The most remarkable change in Indian journalism in the two decades since the reforms has been in business reporting. It is now fact-based, well-researched and balanced, helped enormously by tightening disclosure standards and increasingly rigorous stock analysis in the wake of growing retail and foreign portfolio investment. The period has also been marked by near stagnation in what used to be the most prestigious field for journalists: political reporting. But a big change is again on the way. Not just political reporting but even the entire public space is in for a transformation, whose momentum and impact will only pick up over time. This is the fallout of the Right to Information Act.

It should be clear from the foregoing that it is society (and technology) that has repeatedly changed the media, not the other way round. Now, Indian public life is undergoing another major revolution through the movement launched by Kisan Hazare and his team. As public entities across the board get ready to live with far greater accountability, the media will not be left out. It is not difficult to visualise civil society raising a clamour for a quasi-judicial process to address swiftly and efficiently the worst excesses in matters like communally-biased reporting, or plain old influence peddling. The fallout of the Niira Radia tapes and the Press Council’s own report on paid news, which has claimed its fist scalp with the disqualification of a UP MLA, are harbingers of the future.

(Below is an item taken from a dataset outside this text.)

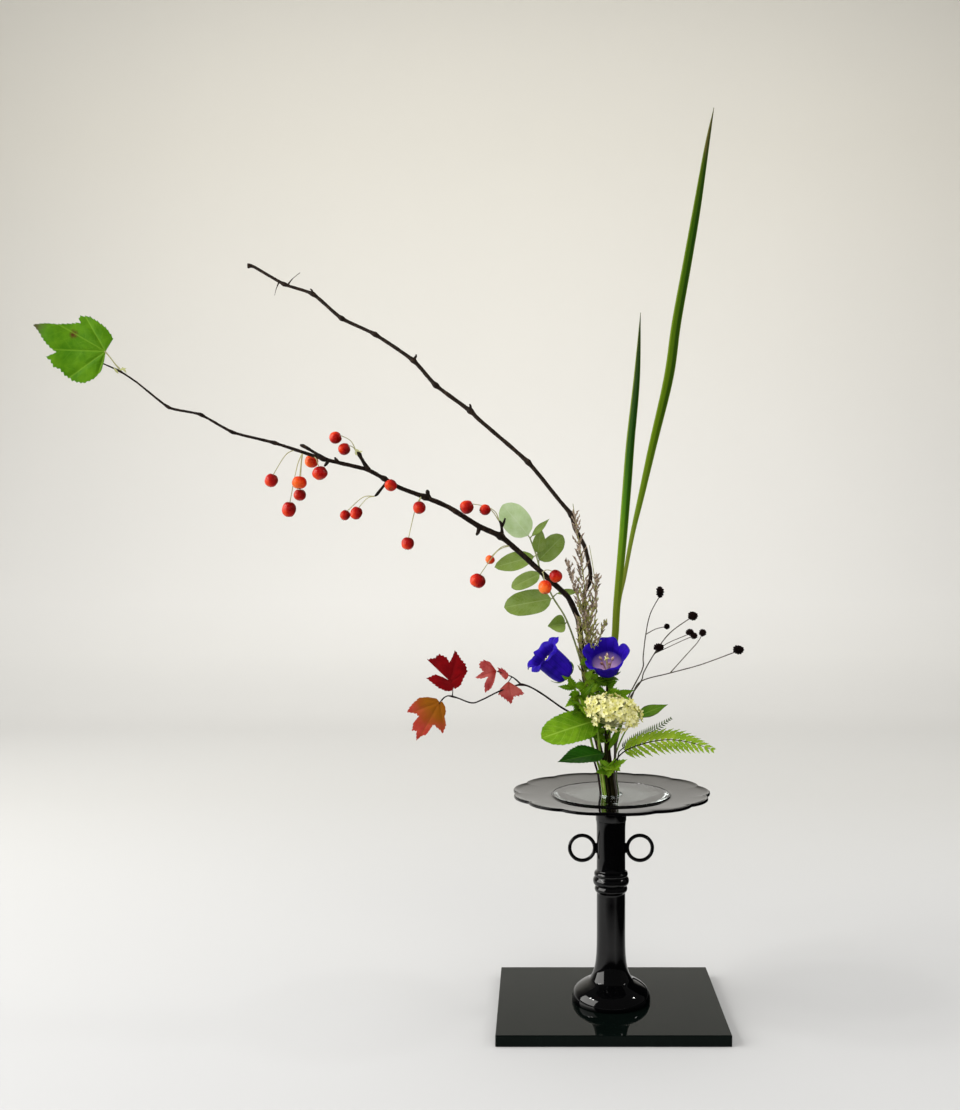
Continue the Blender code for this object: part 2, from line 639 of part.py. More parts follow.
def campanula(group):
    """Two bell flowers on their stems, with stem leaves."""
    left = [
        (-10, -3.4, 270), (-13, -6, 280), (-19, -11, 300), (-27, -17, 330), (-36, -21, 356), (-42, -23, 372),
        (-46.5, -25.0, 379),
    ]
    right = [
        (-3, -6.5, 280), (-3.2, -8, 300), (-3, -9, 330), (-2, -9, 360), (-1.4, -8.4, 380), (-1.4, -10, 388.6),
        (-1.6, -13.6, 389.4),
    ]
    left_stem = stem("campanula_stem_left", left, 3.0, group, [1.4, 1.4, 1.4, 1.3, 1.4, 3.4, 5.0])
    right_stem = stem("campanula_stem_right", right, 3.0, group, [1.4, 1.4, 1.4, 1.3, 1.5, 3.6, 5.0])
    for thing in (left_stem, right_stem):
        round_shading(thing, 60.0)
        paint(thing, "campanula_green")
    bell("bell_flower_left", (-47.4, -25.4, 380.2), (-78, -40, 407), 40.0, 21.0, group)
    bell("bell_flower_right", (-1.9, -15.2, 389.8), (-4.5, -45, 394.5), 30.0, 24.5, group)
    leaves = [
        ("campanula_leaf_1", (-31, -21.2, 341), (-44, -46, 356), 13, (0, -0.5, 1)),
        ("campanula_leaf_2", (-1.2, -10.2, 348), (26, -22, 362), 11, (0, -1, 0.8)),
        ("campanula_leaf_3", (-5.2, -10.8, 337), (-22, -26, 360), 12, (0, -1, 0.6)),
        ("campanula_leaf_4", (-0.6, -10.4, 292), (16, -16, 326), 7, (0, -1, 0.3)),
    ]
    for name, base, tip, width, facing in leaves:
        blade = leaf(name, LANCE, base, tip, width, facing, group)
        paint(blade, "campanula_green")


def burnet_stem(name, route, twigs, heads, group):
    """A branching wiry stem with its dark flower heads, grown as one piece."""
    solids = [stem(name, route, 0.7, group)]
    for number, points in enumerate(twigs):
        solids.append(tube("twig_%d" % number, points, [0.7] * len(points), group))
    for number, (centre, size) in enumerate(heads):
        solids.append(ball("head_%d" % number, centre, size, group))
    whole = fuse(name, solids, group)
    round_shading(whole, 60.0)
    paint(whole, "burnet_brown")


def burnets(group):
    """The three burnets that spread to the right."""
    tall = [
        (7.3, 4.5, 285), (8, 5, 300), (16, 6.5, 330), (25, 8, 353), (39, 10, 380), (40, 11, 394),
        (43, 12, 419), (48, 12, 442), (58, 12, 463),
    ]
    tall_twigs = [[(43, 12, 419), (66, 14, 427.8)]]
    tall_heads = [((59, 12, 467), (8, 8, 13)), ((67, 14, 428), (6, 6, 6))]
    burnet_stem("burnet_tall", tall, tall_twigs, tall_heads, group)
    middle = [
        (8, 0.2, 284), (9, -2, 300), (16, -6, 330), (24, -8, 351), (36, -10, 369), (39, -10, 379),
        (50, -8, 398), (62, -6, 415), (73, -5, 426), (92, -4, 440),
    ]
    middle_twigs = [
        [(50, -8, 398), (55, -14, 407)],
        [(50, -8, 398), (63, -12, 410), (84, -17, 420), (92, -19, 421)],
    ]
    middle_heads = [
        ((94, -4, 441), (10, 10, 9)), ((55, -14, 407), (11, 9, 8)), ((89, -18, 424), (8, 8, 6)),
        ((93.5, -20, 420), (7, 7, 6)),
    ]
    burnet_stem("burnet_middle", middle, middle_twigs, middle_heads, group)
    long = [
        (7.8, -5.5, 284), (9, -8, 300), (17, -13, 330), (25, -14, 351), (35, -15, 369), (67, -20, 379),
        (100, -27, 389), (138, -34, 404),
    ]
    long_twigs = [[(67, -20, 379), (83, -16, 396), (98, -13, 412), (104, -12, 422)]]
    long_heads = [((140, -34, 406), (11, 11, 9)), ((104, -12, 423), (7, 7, 7))]
    burnet_stem("burnet_long", long, long_twigs, long_heads, group)


def stalked_leaf(name, route, shape, base, tip, width, facing, finish, group):
    """A leaf whose stalk stands in the bundle."""
    stalk = stem(name, route, SLOTS[name][2] * 0.8, group)
    blade = leaf(name + "_blade", shape, base, tip, width, facing, group)
    whole = fuse(name, [stalk, blade], group)
    round_shading(whole, 60.0)
    paint(whole, finish)


def low_leaves(group):
    """The leaves and ferns around the foot of the arrangement."""
    stalked_leaf(
        "broad_leaf", [(-8.5, -11.5, 280), (-11, -16, 300), (-14.6, -21.4, 328)], OVATE,
        (-13, -20, 327), (-74, -74, 322), 36, (-0.1, -0.85, 0.5), "broad_green", group,
    )
    stalked_leaf(
        "dark_leaf", [(-4, -13, 275), (-5.4, -17, 288), (-9, -19.6, 290.4)], LANCE,
        (-5, -18, 290), (-57, -50, 289), 24, (-0.1, -0.5, 0.85), "dark_green", group,
    )
    stalked_leaf(
        "basal_leaf", [(1.6, -11, 268), (1.2, -15, 273)], LANCE,
        (1.6, -13.6, 272), (-4, -38, 278), 24, (0, -0.4, 0.9), "fern_green", group,
    )
    stalked_leaf(
        "right_leaf", [(9, 9, 285), (20, 11, 310), (34, 12.2, 327)], LANCE,
        (31, 12, 325), (68, 20, 338), 14, (-0.2, -0.8, 0.6), "broad_green", group,
    )
    stalked_leaf(
        "green_fern", [(8, -10, 280), (16, -16.6, 290), (26, -23.2, 297)], FROND,
        (22, -21, 296.6), (109, -60, 303), 46, (0, -0.45, 0.9), "fern_green", group,
    )
    stalked_leaf(
        "dark_fern", [(11, -2, 284), (17, -1.6, 295)], FROND,
        (14, -1.9, 292), (72, 10, 324), 14, (0, -1, 0.2), "fern_grey", group,
    )


def cream_flower_head(group):
    """The rounded head of cream florets on its stem."""
    route = [(0.1, -8.6, 270), (-0.5, -12, 280), (-3, -20, 303), (0, -32, 325), (3, -38, 336)]
    solids = [
        stem("cream_flower_head", route, 1.2, group),
        ball("floret_mass", (3, -40, 338), (60, 42, 40), group),
    ]
    whole = fuse("cream_flower_head", solids, group)
    round_shading(whole, 60.0)
    paint(whole, "cream_floret")


def main():
    remove_everything()
    group = new_collection("ikebana_arrangement")
    cutters = new_collection("cutters")
    view = bpy.context.view_layer
    view.active_layer_collection = view.layer_collection.children[group.name]
    vase(group, cutters)
    crabapple_branch(group)
    crabapples(group)
    tip_leaf(group)
    bare_branch(group)
    sword_leaves(group)
    grass_plume(group)
    oval_leaf_twig(group)
    maple(group)
    campanula(group)
    burnets(group)
    low_leaves(group)
    cream_flower_head(group)


main()
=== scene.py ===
"""The looks of the ikebana arrangement: its board, vase and water, and every stem, leaf, fruit and flower.

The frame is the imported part's own: metres, +Z up, +X to the arrangement's right, the viewer at -Y.
Routes and sizes are written in millimetres and made metres by MM.
"""

import math
import random

import bpy
from mathutils import Matrix, Vector, noise


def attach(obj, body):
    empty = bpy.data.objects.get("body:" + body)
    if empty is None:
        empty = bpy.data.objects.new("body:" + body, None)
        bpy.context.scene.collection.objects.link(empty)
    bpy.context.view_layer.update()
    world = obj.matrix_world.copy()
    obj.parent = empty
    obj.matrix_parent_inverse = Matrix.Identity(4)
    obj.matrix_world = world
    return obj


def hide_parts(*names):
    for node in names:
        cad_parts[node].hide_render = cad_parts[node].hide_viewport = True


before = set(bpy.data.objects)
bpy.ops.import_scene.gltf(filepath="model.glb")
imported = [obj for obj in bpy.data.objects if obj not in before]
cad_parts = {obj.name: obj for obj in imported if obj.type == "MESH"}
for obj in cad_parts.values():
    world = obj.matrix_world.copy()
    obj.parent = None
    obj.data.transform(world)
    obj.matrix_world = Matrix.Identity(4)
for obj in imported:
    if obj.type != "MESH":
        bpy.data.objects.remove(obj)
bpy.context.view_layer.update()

MM = 0.001
VASE_X = 3.0
UPWARD = Vector((0.0, 0.0, 1.0))
GOLDEN_TURN = 2.39996   # the turn that spreads florets evenly over a ball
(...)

The regulatory regime for the media can change in one of two ways. The government can heed Justice Katju’s plea and give the Press Council teeth. Or media-watching organisations within civil society can clamour for institutional change like the demand for a proper Lok Pal Bill. Whichever way it happens, demand for greater media accountability is sure to appear on the radar. Only ham- handedness like Justice Katju’s can delay the process.